There is a saying that the Huskers’ seventh woman is the crowd. Well, then the eighth woman is Coach John Cook’s wife, Wendy.
Most fans don’t even know her name, unless they happened to have looked in the media guide or were there for my senior night more than five years ago. However, she is known as a second mother to all Nebraska volleyball players. She is never in the spotlight or receiving awards, she doesn’t have to deal with criticism and critiques head on, but she is there for every win and every loss. She has made countless meals for recruits, attended a multitude of events and has never complained once. She is the most selfless person I know and makes sacrifices each and every day.
This week’s post is near and dear to my heart. Nebraska volleyball isn’t at the top all of the time solely because of Coach Cook’s brilliant coaching mind and endless efforts. A large part of that success comes from behind the scenes, where Wendy has been there every step of the way.

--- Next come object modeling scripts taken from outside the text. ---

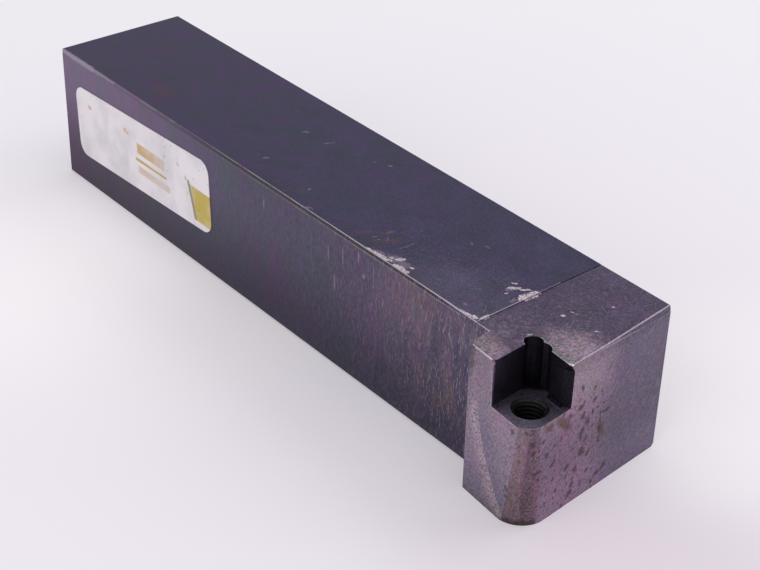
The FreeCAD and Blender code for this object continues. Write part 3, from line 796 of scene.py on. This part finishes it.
paper = {
    "white": (0.80, 0.755, 0.775, 1),
    "grey": (0.66, 0.63, 0.66, 1),
    "ochre": (0.50, 0.30, 0.015, 1),
    "yellow": (0.50, 0.37, 0.035, 1),
    "brown": (0.47, 0.27, 0.10, 1),
    "olive": (0.12, 0.10, 0.03, 1),
    "orange": (0.66, 0.27, 0.12, 1),
    # along, up, half length, half width, turn
    "specks": [(-67.8, 21.4, 1.1, 0.8, 0), (-52.7, 21.9, 0.9, 0.75, 0), (-51.7, 21.5, 0.8, 0.4, 0)],
    "greySpecks": [(-36.8, 21.8, 0.8, 0.6, 0), (-28.6, 20.2, 0.8, 0.9, 0), (-31.5, 22.2, 0.8, 0.5, 0)],
    "creases": [
        ((-59.6, -16.15, 24), (-62.3, -16.15, 13)), ((-34.6, -16.15, 23.5), (-33.9, -16.15, 11.5)),
    ],
    "ruleFrom": (-48.3, -16.15, 16.5),
    "ruleTo": (-36.3, -16.15, 16.6),
    # start, full, fading, end along and up the label, strength, colour
    "bands": [
        ((-48.2, -47.6, -37.2, -36.4), (17.9, 18.3, 20.5, 20.9), 0.8, "ochre"),
        ((-48.2, -47.2, -35.5, -34.5), (13.1, 13.6, 14.9, 15.3), 0.5, "brown"),
    ],
    # the same for the slanted block and the dark margin at its left, along their lean
    "lean": 0.3,
    "block": ((-21.4, -21.1, 0, 1), (11.3, 11.7, 19.2, 19.6)),
    "margin": ((-22.0, -21.7, -21.2, -20.9), (11.3, 11.7, 20.0, 20.4)),
    "roughness": 0.55,
}


def makePaper():
    material, tree, shader, place, _ = newMaterial("labelPaper")
    x, _, z = parts(tree, place)
    tones = useGroup(tree, "tones", Place=place, Coarse=0.12, Middle=0.5, Fine=1.6)
    cloud, speckle, drift = tones["Cloud"], tones["Speckle"], tones["Drift"]
    ragged = vectorMaths(tree, "MULTIPLY_ADD", drift, (1.5, 1.5, 1.5), place)
    fray = maths(tree, "SUBTRACT", speckle, 0.5)
    colour = mixColour(tree, ramp(tree, cloud, 0.38, 0.68), paper["white"], paper["grey"])
    for start, end in paper["creases"]:
        crease = useGroup(
            tree, "edgeLine", Place=ragged, From=start, To=end, Width=0.9, Broken=0.4, Cloud=cloud,
            Speckle=speckle)["Mask"]
        colour = mixColour(tree, maths(tree, "MULTIPLY", crease, 0.3), colour, paper["grey"])
    soiled = ramp(tree, spotField(tree, ragged, onSide(paper["greySpecks"])), 0.0, 0.8, 0.0, 0.35)
    colour = mixColour(tree, soiled, colour, paper["olive"])
    # plain worn bands where the print was, a rule between them and a slanted block
    worn = ramp(tree, maths(tree, "ADD", cloud, maths(tree, "MULTIPLY", fray, 0.25)), 0.64, 0.40, 0.45, 1.0)
    for along, upward, strength, name in paper["bands"]:
        band = both(tree, between(tree, x, along), between(tree, z, upward), worn, strength)
        colour = mixColour(tree, band, colour, paper[name])
    rule = useGroup(
        tree, "edgeLine", Place=place, From=paper["ruleFrom"], To=paper["ruleTo"], Width=0.5, Broken=0.3,
        Cloud=cloud, Speckle=speckle)["Mask"]
    colour = mixColour(tree, maths(tree, "MULTIPLY", rule, 0.85), colour, paper["ochre"])
    slant = maths(tree, "ADD", x, both(tree, z, paper["lean"]))
    slant = maths(tree, "ADD", slant, maths(tree, "MULTIPLY", fray, 0.3))
    block, margin = [
        both(tree, between(tree, slant, along), between(tree, z, upward))
        for along, upward in (paper["block"], paper["margin"])]
    printed = maths(tree, "ADD", 0.45, maths(tree, "MULTIPLY", worn, 0.5))
    colour = mixColour(tree, both(tree, block, printed), colour, paper["yellow"])
    colour = mixColour(tree, maths(tree, "MULTIPLY", margin, 0.75), colour, paper["olive"])
    grime = useGroup(
        tree, "marks", Flat=flatVector(tree, x, z), Cells=0.9, Length=0.4, Width=0.24, Spread=6.0,
        Share=0.1)["Field"]
    grime = both(tree, grime, ramp(tree, x, -44, -34, 0.25, 1.0))
    colour = mixColour(tree, ramp(tree, grime, 0.1, 0.6, 0.0, 0.34), colour, paper["olive"])
    specks = ramp(tree, spotField(tree, place, onSide(paper["specks"])), 0.0, 0.8, 0.0, 0.8)
    colour = mixColour(tree, specks, colour, paper["orange"])
    tree.links.new(colour, shader.inputs["Base Color"])
    shader.inputs["Roughness"].default_value = paper["roughness"]
    return material


steelMaterial = makeBlackenedSteel()
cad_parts["holder_body"].material_slots[0].material = steelMaterial
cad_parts["paper_label"].material_slots[0].material = makePaper()
print("materials on")


# Thread ridges in the pin hole, one profile swept along a helix

thread = {
    "low": 0.9,
    "high": 21.75,
    "pitch": 0.9,
    "rootRadius": 3.25,     # just inside the wall
    "crestRadius": 2.76,
    "rootWidth": 0.8,
    "crestWidth": 0.14,
    "pointsPerTurn": 40,
}


def threadTree():
    tree = bpy.data.node_groups.new("threadRidges", "GeometryNodeTree")
    for label, kind in (
            ("Turns", "Float"), ("Height", "Float"), ("Radius", "Float"), ("Depth", "Float"),
            ("Root Width", "Float"), ("Crest Width", "Float"), ("Points", "Int"), ("Finish", "Material")):
        tree.interface.new_socket(label, in_out="INPUT", socket_type="NodeSocket" + kind)
    tree.interface.new_socket("Geometry", in_out="OUTPUT", socket_type="NodeSocketGeometry")
    given = tree.nodes.new("NodeGroupInput").outputs
    out = tree.nodes.new("NodeGroupOutput").inputs

    def node(kind, inputs, **settings):
        return addNode(tree, kind, inputs, "GeometryNode", **settings).outputs[0]

    # reversed, the spiral runs right-handed
    helix = node("CurveSpiral", {
        "Resolution": given["Points"], "Rotations": given["Turns"], "Start Radius": given["Radius"],
        "End Radius": given["Radius"], "Height": given["Height"], "Reverse": True})
    helix = node("SetCurveNormal", {"Curve": helix}, mode="Z_UP")
    profile = node("CurvePrimitiveQuadrilateral", {
        "Height": given["Depth"], "Bottom Width": given["Root Width"], "Top Width": given["Crest Width"],
        "Offset": 0.0}, mode="TRAPEZOID")
    # turned so that the crest points to the axis
    profile = node("Transform", {"Geometry": profile, "Rotation": (0, 0, math.radians(90))})
    ridge = node("CurveToMesh", {"Curve": helix, "Profile Curve": profile, "Fill Caps": True})
    ridge = node("RealizeInstances", {"Geometry": ridge})
    ridge = node("SetMaterial", {"Geometry": ridge, "Material": given["Finish"]})
    tree.links.new(ridge, out["Geometry"])
    return tree


def makeThread():
    piece = bpy.data.objects.new("pinThread", bpy.data.meshes.new("pinThread"))
    bpy.context.scene.collection.objects.link(piece)
    modifier = piece.modifiers.new("thread", "NODES")
    tree = threadTree()
    modifier.node_group = tree
    height = thread["high"] - thread["low"]
    values = {
        "Turns": height / thread["pitch"],
        "Height": height * mm,
        "Radius": (thread["rootRadius"] + thread["crestRadius"]) / 2 * mm,
        "Depth": (thread["rootRadius"] - thread["crestRadius"]) * mm,
        "Root Width": thread["rootWidth"] * mm,
        "Crest Width": thread["crestWidth"] * mm,
        "Points": thread["pointsPerTurn"],
        "Finish": steelMaterial,
    }
    for socket in tree.interface.items_tree:
        if socket.in_out == "INPUT":
            modifier[socket.identifier] = values[socket.name]
    shape = piece.evaluated_get(bpy.context.evaluated_depsgraph_get())
    mesh = bpy.data.meshes.new_from_object(shape)
    piece.modifiers.remove(modifier)
    piece.data = mesh
    foot = (Vector(steel["pinAxis"]) + Vector((0, 0, thread["low"]))) * mm
    mesh.transform(Matrix.Translation(foot))
    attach(piece, "root")
    print("thread made,", len(mesh.polygons), "faces")


makeThread()
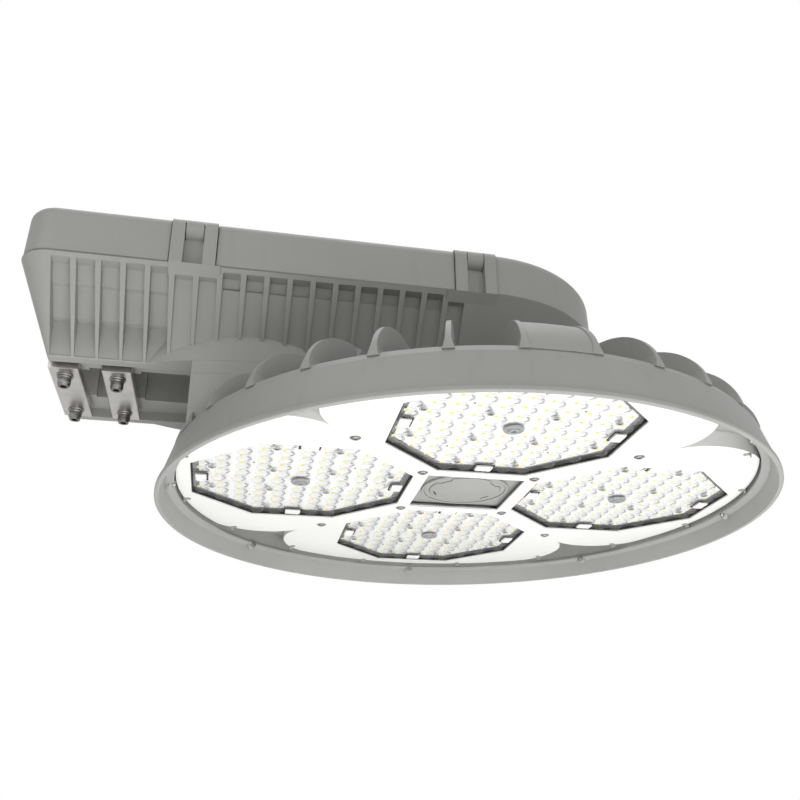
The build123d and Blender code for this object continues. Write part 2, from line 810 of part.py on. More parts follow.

One of the hardest jobs in the world is being a coach’s wife. Your husband is always on the road, working late hours, consumed by the sport. You have to attend weekly events and host countless dinners at your home. You don’t just have to care for the biological kids that you have, but also the kids who are a part of the team each year. You have to always be supportive whether times are good, or times are bad. You have to fully embrace the mindset that there are no days off, just as a coach would. And even when you want to take a day off, you can’t, because a coach’s wife is always needed.
One of the best stories I can provide to prove how big of an asset Wendy can be is a story from a few years ago. Brianna Holman came to Lincoln for an official visit. She was in the process of transferring from LSU and looking for a place to call home. My mom ended up cooking for about 20 people that night, including a few current players, Bri, her family and some other staff members. She made her famous lasagna recipe, a Caesar salad, homemade garlic bread, fruit salad and then went out of her way to find out Bri’s favorite dessert and pick it up, a chocolate Bundt cake from Nothing Bundt Cakes.
Shortly after that dinner took place, we were on a family ski trip in Montana. I vividly remember Coach Cook getting a call from Bri while we were in the middle of dinner (of course) and putting her on speaker phone. She ended up committing that night, but something that will never leave my mind is one of the reasons she gave as to why she committed to play for the Huskers. She said that Wendy made her feel “at home” and more than just a player. She wanted to feel a part of something special and because of my mom, she felt that here at Nebraska. Bri came over for multiple dinners over the course of her time in Lincoln and still texts my mom to this day. That is the kind of impact she has on some of the players who have played here or who are currently playing here.
Moms in general are superheroes in my opinion. However, coach’s wives, make the ultimate sacrifice. My dad would not be the man he is today or the successful coach he has become without my mom by his side. He might not be involved with volleyball at all. It wasn’t until they started dating that he took an interest and started to learn the sport. Wendy, a two-time All-American at San Diego State and inductee to the Aztecs’ hall of fame, was a capable teacher.
Nebraska volleyball has benefitted, too. The Huskers may not have had certain players commit to play here if it weren’t for Wendy. She hasn’t taken a day off since Coach Cook’s college career began almost 30 years ago, and she won’t take a day off until he retires. That is dedication. That is inspiring. That is something to be proud of.
That is Nebraska volleyball’s eighth woman, the woman behind it all, Wendy Cook.